Seems reasonable, yes? So then why isn’t this happening for digital content today?
You can sort of lend some Kindle ebooks which is awesome, but just try to do anything like #1 or #2 with digital anything and fuggedaboudit. Can anyone provide widespread, common examples of any digital content, other than the aforementioned Kindle lending, that you can do the above with?
I have some theories about this.
The industry(ies) aren’t that enlightened. After having no control with analog stuff, now they have full control with digital content and they are basking in their newfound power.
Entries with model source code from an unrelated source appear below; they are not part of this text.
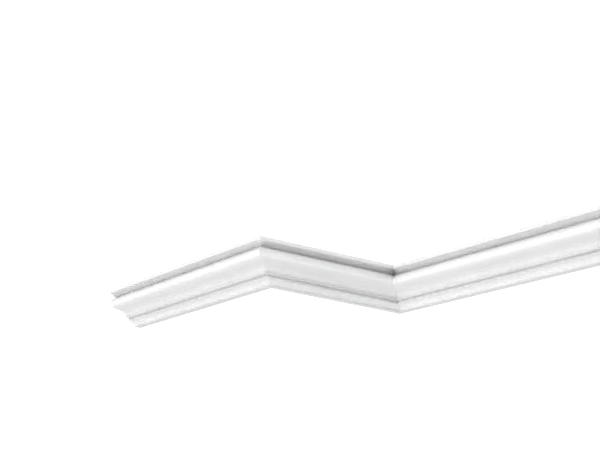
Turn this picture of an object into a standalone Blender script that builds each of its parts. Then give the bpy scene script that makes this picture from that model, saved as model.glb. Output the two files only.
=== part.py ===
"""A run of crown moulding for the angle between walls and ceiling: a left length, a short return
and a right length, mitred together at an outside corner and then at an inside corner.

Metres, +Z up. The long lengths run along X and face -Y, and the return runs along Y and faces +X.
The origin is on the ceiling seat, in the middle of the return.
"""

import math

import bmesh
import bpy
from mathutils import Vector

# Stretch of wall behind each length, and the turn that the wall takes at each corner
LEFT_WALL_RUN = 0.9075
RETURN_WALL_RUN = 0.5155
RIGHT_WALL_RUN = 1.090
CORNER_TURN = math.radians(90.0)

# Overall section: underside to ceiling seat, and wall to fascia
HEIGHT = 0.120
PROJECTION = 0.134

# Members of the face, from the ceiling down
FASCIA_HEIGHT = 0.0116
COVE_DEPTH = 0.0215
COVE_HEIGHT = 0.0154
COVE_SWEEP = math.radians(44.0)
NOSE_SETBACK = 0.0055
NOSE_RADIUS = 0.0176
SHOULDER_SLOPE = math.radians(22.5)
HOLLOW_RADIUS = 0.0183
STEP_DEPTH = 0.0125
LOWER_FILLET_HEIGHT = 0.0090
CAVETTO_DEPTH = 0.0242
CAVETTO_HEIGHT = 0.0151
CAVETTO_SWEEP = math.radians(58.0)
BASE_FILLET_HEIGHT = 0.0037
UNDERSIDE_DEPTH = 0.0246

# Flats glued to the wall and the ceiling, with a sloping back between them
WALL_SEAT_HEIGHT = 0.030
CEILING_SEAT_DEPTH = 0.042

# Moulded edges are eased, and each mitre keeps a hairline joint
ARRIS_RADIUS = 0.0012
MITRE_JOINT = 0.0003
FACET_ANGLE = math.radians(4.0)
SHARP_EDGE_ANGLE = math.radians(30.0)
SAME_POINT = 1e-6

PRIMER_WHITE = (0.72, 0.72, 0.71, 1.0)
PRIMER_ROUGHNESS = 0.45


def turned(centre, radius, start, end):
    """Points of an arc from one angle to another, both ends included."""
    steps = max(2, math.ceil(abs(end - start) / FACET_ANGLE))
    angles = [start + (end - start) * i / steps for i in range(steps + 1)]
    return [centre + radius * Vector((math.cos(a), math.sin(a))) for a in angles]


def arc_between(start, end, sweep):
    """Points of an arc of the given sweep from start to end, turning clockwise."""
    chord = end - start
    across = Vector((chord.y, -chord.x)).normalized()
    centre = (start + end) / 2.0 + across * chord.length / 2.0 / math.tan(sweep / 2.0)
    first = math.atan2(start.y - centre.y, start.x - centre.x)
    return turned(centre, (start - centre).length, first, first - sweep)


def long_s(start, end, slope):
    """Points of a flat S: two equal arcs, a hollow and then a swell, that leave and arrive at a slope."""
    middle = (start + end) / 2.0
    rise = middle - start
    hollow = arc_between(start, middle, 2.0 * (slope - math.atan2(rise.y, rise.x)))
    swell = [2.0 * middle - point for point in reversed(hollow)]
    return hollow + swell


def eased_arris(before, corner, after):
    """Points of the small arc that rounds a square arris between two straight runs."""
    back = (before - corner).normalized()
    ahead = (after - corner).normalized()
    centre = corner + (back + ahead) * ARRIS_RADIUS
    first = math.atan2(-ahead.y, -ahead.x)
    return turned(centre, ARRIS_RADIUS, first, first + back.angle_signed(ahead))


def base_members():
    """Underside, base fillet, cavetto, lower fillet and step, from the wall outwards."""
    base_front = Vector((UNDERSIDE_DEPTH, 0.0))
    cavetto_foot = Vector((UNDERSIDE_DEPTH, BASE_FILLET_HEIGHT))
    cavetto_top = cavetto_foot + Vector((CAVETTO_DEPTH - ARRIS_RADIUS, CAVETTO_HEIGHT))
    fillet_foot = cavetto_top + Vector((ARRIS_RADIUS, 0.0))
    fillet_top = fillet_foot + Vector((0.0, LOWER_FILLET_HEIGHT))
    step_front = fillet_top + Vector((STEP_DEPTH, 0.0))
    hollow_foot = step_front + Vector((0.0, ARRIS_RADIUS))
    outline = [Vector((0.0, 0.0))]
    outline += eased_arris(outline[0], base_front, cavetto_foot)
    outline += arc_between(cavetto_foot, cavetto_top, CAVETTO_SWEEP)
    outline += eased_arris(cavetto_top, fillet_foot, fillet_top)
    outline.append(fillet_top)
    outline += eased_arris(fillet_top, step_front, hollow_foot)
    return outline, hollow_foot


def ogee(hollow_foot, crease):
    """The wide face member: a tight hollow, a long flat S, and a round nose up to the crease."""
    hollow_centre = hollow_foot + Vector((HOLLOW_RADIUS, 0.0))
    nose_x = PROJECTION - NOSE_SETBACK - NOSE_RADIUS
    nose_rise = math.sqrt(NOSE_RADIUS**2 - (crease.x - nose_x) ** 2)
    nose_centre = Vector((nose_x, crease.y - nose_rise))
    crease_angle = math.atan2(crease.y - nose_centre.y, crease.x - nose_centre.x)
    quarter = math.pi / 2.0
    hollow = turned(hollow_centre, HOLLOW_RADIUS, math.pi, SHOULDER_SLOPE + quarter)
    nose = turned(nose_centre, NOSE_RADIUS, SHOULDER_SLOPE - quarter, crease_angle)
    return hollow + long_s(hollow[-1], nose[0], SHOULDER_SLOPE) + nose


def crown_members(crease):
    """Cove and fascia, from the crease up to the ceiling seat."""
    fascia_foot = Vector((PROJECTION, HEIGHT - FASCIA_HEIGHT))
    fascia_top = Vector((PROJECTION, HEIGHT))
    seat_back = Vector((PROJECTION - CEILING_SEAT_DEPTH, HEIGHT))
    cove_top = fascia_foot - Vector((ARRIS_RADIUS, 0.0))
    outline = arc_between(crease, cove_top, COVE_SWEEP)
    outline += eased_arris(cove_top, fascia_foot, fascia_top)
    outline += eased_arris(fascia_foot, fascia_top, seat_back)
    outline.append(seat_back)
    return outline


def without_repeats(outline):
    """The outline with points that coincide with the one before them left out."""
    kept = [outline[0]]
    for point in outline[1:]:
        if (point - kept[-1]).length > SAME_POINT:
            kept.append(point)
    return kept


def section():
    """The closed cross-section as (out from the wall, up) points, anticlockwise from the wall's foot."""
    base, hollow_foot = base_members()
    crease = Vector((PROJECTION - COVE_DEPTH, HEIGHT - FASCIA_HEIGHT - COVE_HEIGHT))
    face = ogee(hollow_foot, crease)
    crown = crown_members(crease)
    back = [Vector((0.0, WALL_SEAT_HEIGHT))]
    return without_repeats(base + face + crown + back)


def half_joint(cut):
    """How much of the run a mitre's hairline joint takes from this side, and none at a square end."""
    if cut == 0.0:
        return 0.0
    return MITRE_JOINT / 2.0 / math.cos(cut)


def length_mesh(name, run, start_cut, end_cut):
    """A mesh of the section drawn along X from 0 to run.

    A cut is the angle of an end from square, positive where the face moves along +X.
    """
    outline = section()
    start_lean = math.tan(start_cut)
    end_lean = math.tan(end_cut)
    start = half_joint(start_cut)
    end = run - half_joint(end_cut)
    bm = bmesh.new()
    near = [bm.verts.new((start + start_lean * p.x, -p.x, p.y)) for p in outline]
    far = [bm.verts.new((end + end_lean * p.x, -p.x, p.y)) for p in outline]
    near_loop = [bm.edges.new((near[i - 1], near[i])) for i in range(len(near))]
    far_loop = [bm.edges.new((far[i - 1], far[i])) for i in range(len(far))]
    bmesh.ops.contextual_create(bm, geom=near_loop)
    bmesh.ops.contextual_create(bm, geom=far_loop)
    for i in range(len(outline)):
        bm.faces.new((near[i - 1], near[i], far[i], far[i - 1]))
    bmesh.ops.recalc_face_normals(bm, faces=bm.faces)
    mesh = bpy.data.meshes.new(name)
    bm.to_mesh(mesh)
    bm.free()
    mesh.shade_smooth()
    mesh.set_sharp_from_angle(angle=SHARP_EDGE_ANGLE)
    return mesh


def primer():
    """White factory primer on a moulded polymer."""
    material = bpy.data.materials.new("white_primer")
    material.use_nodes = True
    shader = material.node_tree.nodes["Principled BSDF"]
    shader.inputs["Base Color"].default_value = PRIMER_WHITE
    shader.inputs["Roughness"].default_value = PRIMER_ROUGHNESS
    shader.inputs["Metallic"].default_value = 0.0
    return material


def placed(name, mesh, material, corner, turn, parent):
    """An object on the wall that starts at corner, turned about Z, under the run's empty."""
    mesh.materials.append(material)
    length = bpy.data.objects.new(name, mesh)
    bpy.context.scene.collection.objects.link(length)
    length.parent = parent
    length.location = corner
    length.rotation_euler.z = turn
    return length


def clear_scene():
    """Remove whatever the file opened with."""
    for leftover in list(bpy.data.objects):
        bpy.data.objects.remove(leftover, do_unlink=True)


def main():
    clear_scene()
    square = 0.0
    mitre = CORNER_TURN / 2.0
    along_return = Vector((math.cos(CORNER_TURN), math.sin(CORNER_TURN), 0.0))
    off_return = Vector((math.sin(CORNER_TURN), -math.cos(CORNER_TURN), 0.0))
    seat_middle = PROJECTION - CEILING_SEAT_DEPTH / 2.0
    return_middle = RETURN_WALL_RUN / 2.0 - seat_middle * math.tan(mitre)
    origin = along_return * return_middle + off_return * seat_middle + Vector((0.0, 0.0, HEIGHT))
    crown_run = bpy.data.objects.new("crown_run", None)
    bpy.context.scene.collection.objects.link(crown_run)
    crown_run.location = -origin

    white_primer = primer()
    left = length_mesh("left_length", LEFT_WALL_RUN, square, mitre)
    middle = length_mesh("return_length", RETURN_WALL_RUN, -mitre, -mitre)
    right = length_mesh("right_length", RIGHT_WALL_RUN, mitre, square)

    outside_corner = Vector((0.0, 0.0, 0.0))
    inside_corner = outside_corner + along_return * RETURN_WALL_RUN
    left_end = outside_corner - Vector((LEFT_WALL_RUN, 0.0, 0.0))
    placed("left_length", left, white_primer, left_end, 0.0, crown_run)
    placed("return_length", middle, white_primer, outside_corner, CORNER_TURN, crown_run)
    placed("right_length", right, white_primer, inside_corner, 0.0, crown_run)
    bpy.context.view_layer.update()


main()
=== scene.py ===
# %% [markdown]
# # A run of primed crown moulding, seen from below
#
# Crown moulding covers the angle between a wall and a ceiling. This run follows a wall that steps
# back: a long left length, a short return, and a long right length. All three are cut from the same
# moulded section, so the lesson draws that section once, draws it out along each wall, and cuts the
# ends square or to a mitre. After that come the finishes, the camera and the studio.

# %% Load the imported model, which fixes every size and place
import math

import bmesh
import bpy
from mathutils import Matrix, Vector


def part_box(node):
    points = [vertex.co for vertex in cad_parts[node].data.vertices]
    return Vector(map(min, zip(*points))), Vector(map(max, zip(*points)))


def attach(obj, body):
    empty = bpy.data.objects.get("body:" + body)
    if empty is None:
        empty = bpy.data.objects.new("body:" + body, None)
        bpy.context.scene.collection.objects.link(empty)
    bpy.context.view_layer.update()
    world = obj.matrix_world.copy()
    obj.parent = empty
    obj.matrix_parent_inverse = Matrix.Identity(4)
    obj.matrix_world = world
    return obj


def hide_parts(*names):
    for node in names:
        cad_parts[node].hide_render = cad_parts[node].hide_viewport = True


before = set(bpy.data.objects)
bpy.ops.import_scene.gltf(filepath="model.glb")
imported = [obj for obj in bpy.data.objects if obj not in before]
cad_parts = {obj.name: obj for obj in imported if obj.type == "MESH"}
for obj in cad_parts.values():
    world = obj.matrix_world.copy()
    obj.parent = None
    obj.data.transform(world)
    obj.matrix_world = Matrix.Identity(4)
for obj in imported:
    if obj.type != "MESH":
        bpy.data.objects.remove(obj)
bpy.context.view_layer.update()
print("solid model:", len(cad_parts), "nodes")

# %% [markdown]
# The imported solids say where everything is. The back of each length lies on its wall, so the two
# wall corners can be read from the boxes of the solids, and so can the drop and the projection.

# %% Read the walls, the drop and the projection from the solids
left_low, left_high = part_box("left_length")
return_low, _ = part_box("return_length")
_, right_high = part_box("right_length")

outside_corner = Vector((return_low.x, left_high.y, left_low.z))
inside_corner = Vector((return_low.x, right_high.y, left_low.z))
left_end = Vector((left_low.x, left_high.y, left_low.z))
DROP = left_high.z - left_low.z
PROJECTION = left_high.y - left_low.y
left_wall = (outside_corner - left_end).length
return_wall = (inside_corner - outside_corner).length
right_wall = right_high.x - inside_corner.x
print(f"drop {DROP:.4f} m, projection {PROJECTION:.4f} m")
print(f"walls: left {left_wall:.4f} m, return {return_wall:.4f} m, right {right_wall:.4f} m")

# %% [markdown]
# ## Camera
#
# The camera stands at eye height in the room, looks up at the corner, and is turned to the left.
# It leans a few degrees to one side, as a hand-held camera does. A camera looks along its own -Z
# with +Y up, so its three axes become the columns of its matrix.

# %% Set the camera at eye height below the moulding
EYE_FROM_OUTSIDE_CORNER = Vector((3.5725, -2.2058, -0.9811))
TURNED_LEFT = math.radians(57.202)
LOOKING_UP = math.radians(15.881)
LEANING = math.radians(-3.073)
LENS_MM = 81.33
SENSOR_MM = 36.0


def camera_axes(turn, tilt, lean):
    """Right, up and forward of a camera turned from +Y, tilted up and leaning to one side."""
    level_forward = Vector((-math.sin(turn), math.cos(turn), 0.0))
    level_right = Vector((math.cos(turn), math.sin(turn), 0.0))
    straight_up = Vector((0.0, 0.0, 1.0))
    forward = level_forward * math.cos(tilt) + straight_up * math.sin(tilt)
    upright = straight_up * math.cos(tilt) - level_forward * math.sin(tilt)
    right = level_right * math.cos(lean) - upright * math.sin(lean)
    up = level_right * math.sin(lean) + upright * math.cos(lean)
    return right, up, forward


camera_data = bpy.data.cameras.new("room_camera")
camera_data.lens = LENS_MM
camera_data.sensor_width = SENSOR_MM
camera = bpy.data.objects.new("room_camera", camera_data)
bpy.context.scene.collection.objects.link(camera)
right, up, forward = camera_axes(TURNED_LEFT, LOOKING_UP, LEANING)
eye = Matrix.Translation(outside_corner + EYE_FROM_OUTSIDE_CORNER)
camera.matrix_world = eye @ Matrix((right, up, -forward)).transposed().to_4x4()
bpy.context.scene.camera = camera
print("camera at", tuple(round(v, 3) for v in camera.location))

# %% [markdown]
# ## The section
#
# A moulder names a section by its members. From the ceiling down this one has a flat fascia, a
# small cove, a wide ogee made of a round nose, a flat S and a tight hollow, a square step, a
# fillet, a cavetto and a base fillet. Each member is a straight line or an arc, so the outline is
# built from those, and not from a traced list of points: an arc stays round however finely it is
# cut.

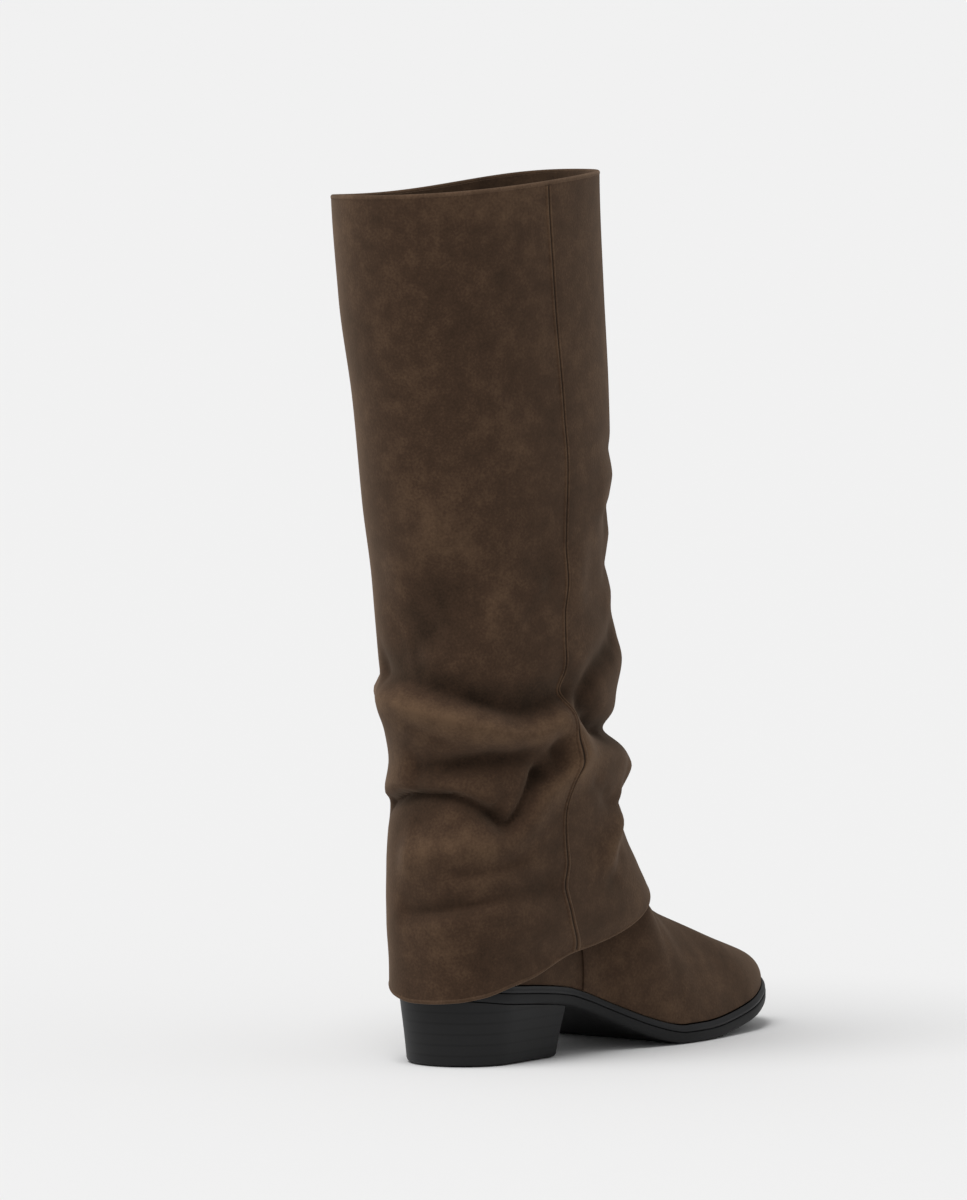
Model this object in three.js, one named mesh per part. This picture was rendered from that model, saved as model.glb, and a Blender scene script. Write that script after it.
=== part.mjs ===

Given that as I said above, these changes work to put more money in the pockets of more creators, and not middlemen who create exactly jack and shit, I am mostly OK with that.
Even if the industry(ies) were enlightened enough to want what’s morally right for the user, this stuff is complicated. Very. Just the technical infrastructure to make what I described above happen is … far from trivial and implies some seriously powerful centralized mechanisms for tracking everything, that work universally all the time with no serious exploits or technical breakdowns.
So yeah, good luck with that angst over limited resale of used games, guys. The upside is, more money goes to creators and not middlemen. The downside is, with the inevitable transition to digital items, the plethora of cheap used physical crap is kind of going away. Forever. It’s starting in our lifetimes, and it’ll be a stone cold fact of life in our children’s lifetimes.